Krzysztof Jagiełło – „Piast Mściciel” – recenzja i ocena
Krzysztof Jagiełło – „Piast Mściciel” – recenzja i ocena
Krzysztof Jagiełło w powieści „Piast Mściciel” przedstawił literacką interpretację legendy o Piaście Kołodzieju. Nie jest to wyidealizowana historia – nie przypomina podań Galla Anonima czy Wincentego Kadłubka. Jednak w żadnym wypadku nie umniejsza to recenzowanej książce.
Świat najazdów, zasadzek, walk… ale również wieców, świąt, dożynek, marzann... intryg, układów, wielkiej polityki w mikro skali… o tym wszystkim opowiada stary mnich na kartach powieści Krzysztofa Jagiełły.
Prapoczątki państwa polskiego okrywa mrok tajemnicy. Spisujący dzieje dynastii Piastów autor nazwany przez potomnych Gallem Anonimem przedstawił wpisujący się w średniowieczne kronikarstwo początki kariery przodków Bolesława Krzywoustego. Są tam również legendy, które wyjaśniają dojście przodków Mieszka do władzy na ziemiach polskich. Za Gallem poszło kilku innych dziejopisów, którzy chcąc rozjaśnić owe mroki dziejowe – jak Mistrz Wincenty zwany Kadłubkiem – dopisało szereg fantastycznych podań i pobudziło wyobraźnię kolejnych pokoleń czytelników.

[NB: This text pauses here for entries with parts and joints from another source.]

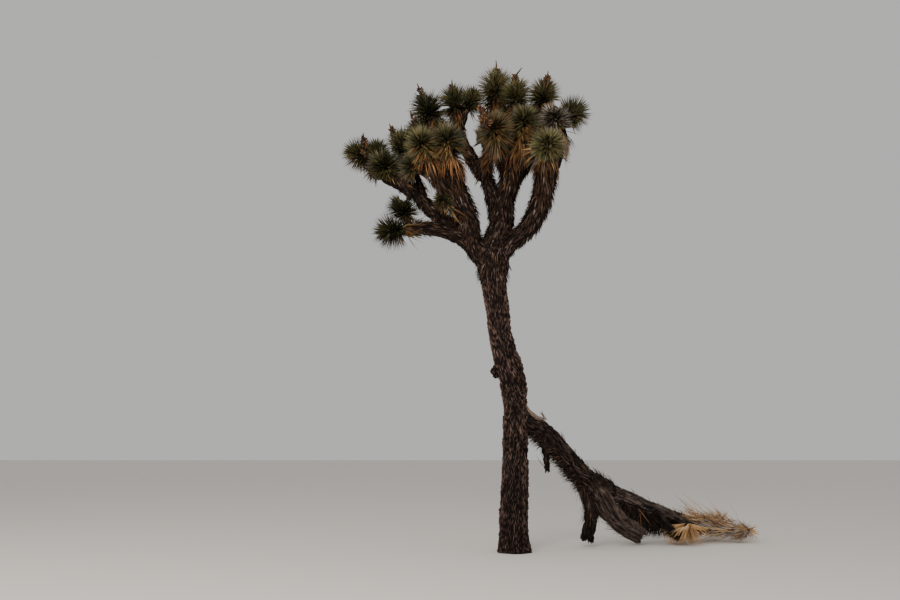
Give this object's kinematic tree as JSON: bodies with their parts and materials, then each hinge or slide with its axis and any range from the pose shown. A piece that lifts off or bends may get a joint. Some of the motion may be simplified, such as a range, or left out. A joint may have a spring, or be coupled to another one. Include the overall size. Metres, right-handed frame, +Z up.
{
  "type": "joshua tree",
  "caption": "Whole joshua tree with a leaning trunk, shaggy forking boughs, ball-shaped heads of dagger leaves, and a broken bough leaning on the ground.",
  "frame": {"origin": "middle of the flat cut under the trunk, at ground level", "axes": "+Z up the trunk, +X towards the side that the broken bough falls to, +Y towards the back of the crown"},
  "size_m": [6.7738, 3.2403, 7.9102],
  "materials": {
    "dry_bark": "rough dry bark in small upright plates",
    "bough_thatch": "matte, shaggy with old leaves that hang back",
    "weathered_wood": "matte, grey and cracked",
    "green_leaves": "satin, stiff leaves",
    "straw_leaves": "matte, dead and dry"
  },
  "bodies": {
    "root": {"broken_bough": "weathered_wood", "broken_bough_middle": "weathered_wood", "broken_bough_right": "weathered_wood", "broken_bough_spur": "weathered_wood", "broken_bough_stub": "weathered_wood", "broken_bough_twig": "weathered_wood", "centre_bough": "bough_thatch", "centre_front_head": "green_leaves", "centre_left_bough": "bough_thatch", "centre_left_head": "green_leaves", "centre_left_side_head": "green_leaves", "centre_near_bough": "bough_thatch", "centre_near_head": "green_leaves", "dead_far_head": "straw_leaves", "dead_side_head": "straw_leaves", "dead_tip_head": "straw_leaves", "far_left_bough": "bough_thatch", "far_left_head": "green_leaves", "inner_left_bough": "bough_thatch", "inner_left_head": "green_leaves", "left_back_bough": "bough_thatch", "left_front_bough": "bough_thatch", "left_front_head": "green_leaves", "left_shaded_head": "green_leaves", "left_small_head": "green_leaves", "left_top_head": "green_leaves", "left_upper_head": "green_leaves", "low_left_bough": "bough_thatch", "low_left_head": "green_leaves", "low_left_upper_head": "green_leaves", "outer_left_bough": "bough_thatch", "outer_left_head": "green_leaves", "outer_left_upper_head": "green_leaves", "outer_right_bough": "bough_thatch", "outer_right_head": "green_leaves", "outer_right_near_head": "green_leaves", "rear_bough": "bough_thatch", "rear_centre_bough": "bough_thatch", "rear_centre_head": "green_leaves", "rear_left_bough": "bough_thatch", "rear_left_head": "green_leaves", "rear_left_side_head": "green_leaves", "rear_right_bough": "bough_thatch", "rear_right_head": "green_leaves", "rear_top_head": "green_leaves", "rear_top_right_head": "green_leaves", "right_bough": "bough_thatch", "right_front_head": "green_leaves", "top_bough": "bough_thatch", "top_head": "green_leaves", "top_near_bough": "bough_thatch", "top_near_head": "green_leaves", "top_right_bough": "bough_thatch", "top_right_head": "green_leaves", "trunk": "dry_bark"}
  },
  "joints": []
}
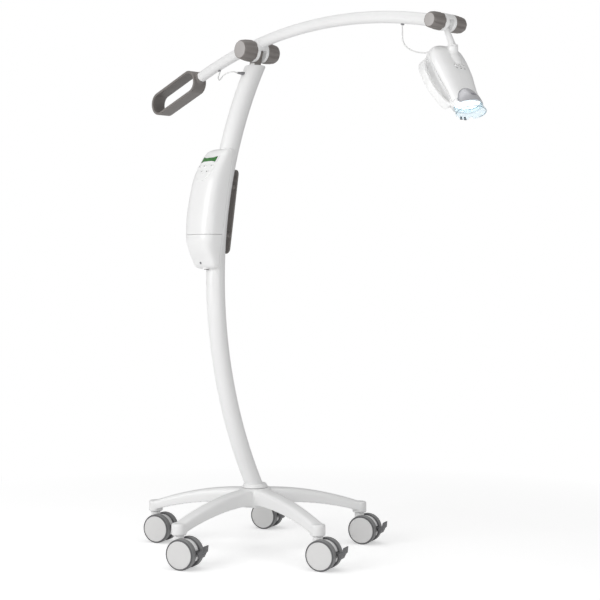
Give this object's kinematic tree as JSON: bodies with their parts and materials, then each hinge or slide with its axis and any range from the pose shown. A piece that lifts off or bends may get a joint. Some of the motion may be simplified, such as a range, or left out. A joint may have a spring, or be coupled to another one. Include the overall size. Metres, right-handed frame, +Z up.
{
  "type": "teeth whitening lamp",
  "caption": "Wheeled floor lamp: star base on casters, bowed column with control box, tilting boom with grip loop, and a lamp head with side grips",
  "frame": {"origin": "on the floor plane under the middle of the object's bounding box", "axes": "+X runs along the boom towards the lamp head, +Z is up, and -Y is the side the control box faces"},
  "size_m": [1.1818, 0.6154, 1.335],
  "materials": {
    "white_paint": "smooth satin powder coat",
    "white_shell": "smooth white moulding",
    "grip_grey": "soft grey moulding",
    "wheel_grey": "grey tread with lighter caps",
    "pedal_grey": "dark grey moulding",
    "steel": "zinc plated",
    "visor_silver": "silver grey reflector",
    "clear_guard": "clear moulding",
    "lens_glass": "clear window",
    "module_metal": "bright",
    "display_green": "lit green display",
    "key_grey": "soft keys",
    "lead_white": "flexible white jacket",
    "inlet_dark": "black moulding"
  },
  "bodies": {
    "stand": {"base_star": "white_paint", "hub_collar": "white_paint", "column_bolt": "steel", "column_top_bush": "white_shell", "column_gland": "lead_white", "box_back_shell": "white_shell", "box_front_cover": "white_shell", "box_lower_cover": "white_shell", "key_plate": "white_shell", "lcd_frame": "white_shell", "lcd_window": "display_green", "cover_screw": "steel", "power_inlet": "inlet_dark", "cord_cleat": "grip_grey", "column_tube": "white_paint"},
    "swivel": {"swivel_yoke": "grip_grey"},
    "boom": {"boom_hub": "white_paint", "boom_front_tube": "white_paint", "boom_rear_tube": "white_paint", "grommet_front": "lead_white", "grommet_rear": "lead_white", "handle_loop": "grip_grey", "boom_tip": "white_paint", "lead_head": "lead_white", "lead_column": "lead_white"},
    "neck": {"neck": "white_paint"},
    "head": {"head_frame": "white_shell", "head_cover": "white_shell", "visor_ring": "visor_silver", "aperture_lens": "lens_glass", "led_module": "module_metal", "guard_lip": "clear_guard"},
    "caster_1_fork": {"caster_1_hood": "white_shell"},
    "caster_1_wheelset": {"caster_1_wheels": "wheel_grey"},
    "caster_1_brake": {"caster_1_pedal": "pedal_grey"},
    "caster_2_fork": {"caster_2_hood": "white_shell"},
    "caster_2_wheelset": {"caster_2_wheels": "wheel_grey"},
    "caster_2_brake": {"caster_2_pedal": "pedal_grey"},
    "caster_3_fork": {"caster_3_hood": "white_shell"},
    "caster_3_wheelset": {"caster_3_wheels": "wheel_grey"},
    "caster_3_brake": {"caster_3_pedal": "pedal_grey"},
    "caster_4_fork": {"caster_4_hood": "white_shell"},
    "caster_4_wheelset": {"caster_4_wheels": "wheel_grey"},
    "caster_4_brake": {"caster_4_pedal": "pedal_grey"},
    "caster_5_fork": {"caster_5_hood": "white_shell"},
    "caster_5_wheelset": {"caster_5_wheels": "wheel_grey"},
    "caster_5_brake": {"caster_5_pedal": "pedal_grey"},
    "boom_knob_left": {"boom_knob_left": "grip_grey"},
    "head_knob_left": {"head_knob_left": "grip_grey"},
    "boom_knob_right": {"boom_knob_right": "grip_grey"},
    "head_knob_right": {"head_knob_right": "grip_grey"},
    "panel_button_1": {"panel_button_1": "key_grey"},
    "panel_button_2": {"panel_button_2": "key_grey"},
    "panel_button_3": {"panel_button_3": "key_grey"},
    "panel_button_4": {"panel_button_4": "key_grey"},
    "panel_button_5": {"panel_button_5": "key_grey"},
    "head_button_1": {"head_button_1": "key_grey"},
    "head_button_2": {"head_button_2": "key_grey"},
    "head_button_3": {"head_button_3": "key_grey"}
  },
  "joints": [
    {"name": "caster_1_swivel", "type": "hinge", "parent": "stand", "child": "caster_1_fork", "pos_m": [-0.03562, 0.26216, 0.08], "axis": [0, 0, 1], "continuous": true},
    {"name": "caster_1_spin", "type": "hinge", "parent": "caster_1_fork", "child": "caster_1_wheelset", "pos_m": [-0.0209, 0.26841, 0.0375], "axis": [-0.3907, 0.9205, 0], "continuous": true},
    {"name": "caster_1_brake_pedal", "type": "hinge", "parent": "caster_1_fork", "child": "caster_1_brake", "pos_m": [0.0012, 0.27779, 0.0415], "axis": [-0.3907, 0.9205, 0], "range_deg": [0, 15]},
    {"name": "caster_2_swivel", "type": "hinge", "parent": "stand", "child": "caster_2_fork", "pos_m": [-0.36557, 0.20398, 0.08], "axis": [0, 0, 1], "continuous": true},
    {"name": "caster_2_spin", "type": "hinge", "parent": "caster_2_fork", "child": "caster_2_wheelset", "pos_m": [-0.35084, 0.21024, 0.0375], "axis": [-0.3907, 0.9205, 0], "continuous": true},
    {"name": "caster_2_brake_pedal", "type": "hinge", "parent": "caster_2_fork", "child": "caster_2_brake", "pos_m": [-0.32875, 0.21961, 0.0415], "axis": [-0.3907, 0.9205, 0], "range_deg": [0, 15]},
    {"name": "caster_3_swivel", "type": "hinge", "parent": "stand", "child": "caster_3_fork", "pos_m": [-0.4122, -0.12779, 0.08], "axis": [0, 0, 1], "continuous": true},
    {"name": "caster_3_spin", "type": "hinge", "parent": "caster_3_fork", "child": "caster_3_wheelset", "pos_m": [-0.39747, -0.12154, 0.0375], "axis": [-0.3907, 0.9205, 0], "continuous": true},
    {"name": "caster_3_brake_pedal", "type": "hinge", "parent": "caster_3_fork", "child": "caster_3_brake", "pos_m": [-0.37538, -0.11217, 0.0415], "axis": [-0.3907, 0.9205, 0], "range_deg": [0, 15]},
    {"name": "caster_4_swivel", "type": "hinge", "parent": "stand", "child": "caster_4_fork", "pos_m": [-0.11107, -0.27466, 0.08], "axis": [0, 0, 1], "continuous": true},
    {"name": "caster_4_spin", "type": "hinge", "parent": "caster_4_fork", "child": "caster_4_wheelset", "pos_m": [-0.09634, -0.26841, 0.0375], "axis": [-0.3907, 0.9205, 0], "continuous": true},
    {"name": "caster_4_brake_pedal", "type": "hinge", "parent": "caster_4_fork", "child": "caster_4_brake", "pos_m": [-0.07425, -0.25904, 0.0415], "axis": [-0.3907, 0.9205, 0], "range_deg": [0, 15]},
    {"name": "caster_5_swivel", "type": "hinge", "parent": "stand", "child": "caster_5_fork", "pos_m": [0.12167, -0.03366, 0.08], "axis": [0, 0, 1], "continuous": true},
    {"name": "caster_5_spin", "type": "hinge", "parent": "caster_5_fork", "child": "caster_5_wheelset", "pos_m": [0.13639, -0.02741, 0.0375], "axis": [-0.3907, 0.9205, 0], "continuous": true},
    {"name": "caster_5_brake_pedal", "type": "hinge", "parent": "caster_5_fork", "child": "caster_5_brake", "pos_m": [0.15849, -0.01803, 0.0415], "axis": [-0.3907, 0.9205, 0], "range_deg": [0, 15]},
    {"name": "boom_swivel", "type": "hinge", "parent": "stand", "child": "swivel", "pos_m": [-0.16056, 0.006, 1.25], "axis": [0, 0, 1], "range_deg": [-45, 45]},
    {"name": "boom_tilt", "type": "hinge", "parent": "swivel", "child": "boom", "pos_m": [-0.15156, 0.006, 1.284], "axis": [0, 1, 0], "range_deg": [-40, 35], "deforming": ["lead_column"]},
    {"name": "head_tilt", "type": "hinge", "parent": "boom", "child": "neck", "pos_m": [0.49444, 0.006, 1.26459], "axis": [0, 1, 0], "range_deg": [-55, 40], "deforming": ["lead_head"]},
    {"name": "head_swivel", "type": "hinge", "parent": "neck", "child": "head", "pos_m": [0.51544, 0.006, 1.2015], "axis": [0, 0, 1], "range_deg": [-60, 60]},
    {"name": "boom_knob_left_turn", "type": "hinge", "parent": "boom", "child": "boom_knob_left", "pos_m": [-0.15156, 0.006, 1.284], "axis": [0, 1, 0], "range_deg": [-180, 0]},
    {"name": "head_knob_left_turn", "type": "hinge", "parent": "boom", "child": "head_knob_left", "pos_m": [0.49444, 0.006, 1.26459], "axis": [0, 1, 0], "range_deg": [-180, 0]},
    {"name": "boom_knob_right_turn", "type": "hinge", "parent": "boom", "child": "boom_knob_right", "pos_m": [-0.15156, 0.006, 1.284], "axis": [0, 1, 0], "range_deg": [-180, 0]},
    {"name": "head_knob_right_turn", "type": "hinge", "parent": "boom", "child": "head_knob_right", "pos_m": [0.49444, 0.006, 1.26459], "axis": [0, 1, 0], "range_deg": [-180, 0]},
    {"name": "panel_button_1_press", "type": "slide", "parent": "stand", "child": "panel_button_1", "axis": [0, 0.8796, -0.4756], "range_m": [0, 0.0012], "stiffness_N_per_m": 400},
    {"name": "panel_button_2_press", "type": "slide", "parent": "stand", "child": "panel_button_2", "axis": [0, 0.8796, -0.4756], "range_m": [0, 0.0012], "stiffness_N_per_m": 400},
    {"name": "panel_button_3_press", "type": "slide", "parent": "stand", "child": "panel_button_3", "axis": [0, 0.8796, -0.4756], "range_m": [0, 0.0012], "stiffness_N_per_m": 400},
    {"name": "panel_button_4_press", "type": "slide", "parent": "stand", "child": "panel_button_4", "axis": [0, 0.8796, -0.4756], "range_m": [0, 0.0012], "stiffness_N_per_m": 400},
    {"name": "panel_button_5_press", "type": "slide", "parent": "stand", "child": "panel_button_5", "axis": [0, 0.8796, -0.4756], "range_m": [0, 0.0012], "stiffness_N_per_m": 400},
    {"name": "head_button_1_press", "type": "slide", "parent": "head", "child": "head_button_1", "axis": [-0.866, 0, -0.5], "range_m": [0, 0.0012], "stiffness_N_per_m": 400},
    {"name": "head_button_2_press", "type": "slide", "parent": "head", "child": "head_button_2", "axis": [-0.866, 0, -0.5], "range_m": [0, 0.0012], "stiffness_N_per_m": 400},
    {"name": "head_button_3_press", "type": "slide", "parent": "head", "child": "head_button_3", "axis": [-0.866, 0, -0.5], "range_m": [0, 0.0012], "stiffness_N_per_m": 400}
  ]
}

Ten problem nie dotyczy Krzysztofa Jagiełły, który może pisać w gruncie rzeczy co chce. Ma do dyspozycji zdobycze nauki (narzędzia badawcze, źródła archeologiczne, liczne opracowania naukowe itp.), lecz także komfort, że nikt nie będzie oceniać zgodności jego powieści z faktami. W końcu każdy pisarz ma swoistą licentia poetica.
„Piast Mściciel” to dopiero początek serii. I od razu podkreślam: moim zdaniem udany. Powieść historyczna (na co już wielokrotnie na łamach Histmaga zwracałem uwagę) ma za zadanie dostarczyć przyjemnej rozrywki, osadzonej w realiach historycznych. Przy czym ta „otoczka” musi być realna i wiarygodna. Wszystkie te wymogi te autor spełnia.
Poprzez udaną próbę odtworzenia funkcjonowania społeczności przedpiastowskich, Jagiełło nakreśla interesującą historię i wartką akcję. Tytułowy Piast nie jest oczywiście naiwnym, prostodusznym kołodziejem, a gwałtownym, bezlitosnym acz zdroworozsądkowym kmieciem, którego do działania popycha osobista tragedia. Wraz z swoim przyjacielem Ściborem wyrusza po zemstę.
Ta wędrówka to dla czytelnika podróż przez IX-wieczną Polskę. Choć w lwiej części to puszcza, zwiedzamy również osady, siedziby czy grody. Nie są one jedynie wzmiankowane, lecz autor ucieka się do ich dokładnego opisu. Na kartach książki widać układ ulic, kształt budynków czy zastosowane przez budowniczych rozwiązania obronne. To nie tylko infrastruktura niczym ta odrestaurowana w Biskupinie, a tętniące życiem osady z własną, charakterystyczną specyfiką i problemami. Mieszkańcy handlują, bawią się, szykują posiłki czy naprawiają narzędzia.
Są również nastawieni na typowe niebezpieczeństwa – wojny, najazdy rabunkowe czy kaprysy możnych. Jednocześnie postacie w książce są ludźmi z krwi i kości, Mają w gruncie rzeczy takie same ambicje, dzięki czemu dążą do nieustannego rozwoju i chcą osiągać przemożny wpływ na otoczenie. Podobnie jest z działaniami opisanych u Jagiełły polityków. Taki też jest tytułowy bohater, któremu śmiało można kibicować od pierwszych stron książki.
Wspomniana już osobista tragedia głównego bohatera to dobry punkt odniesienia. Zwłaszcza, że legendarny Piast stanie się protoplastą wielkiej dynastii rządzącej Polską. Co najważniejsze, opowieść Jagiełły o zemście Piasta dobrze rokuje dla kolejnych części powieści. Zachęcam do lektury.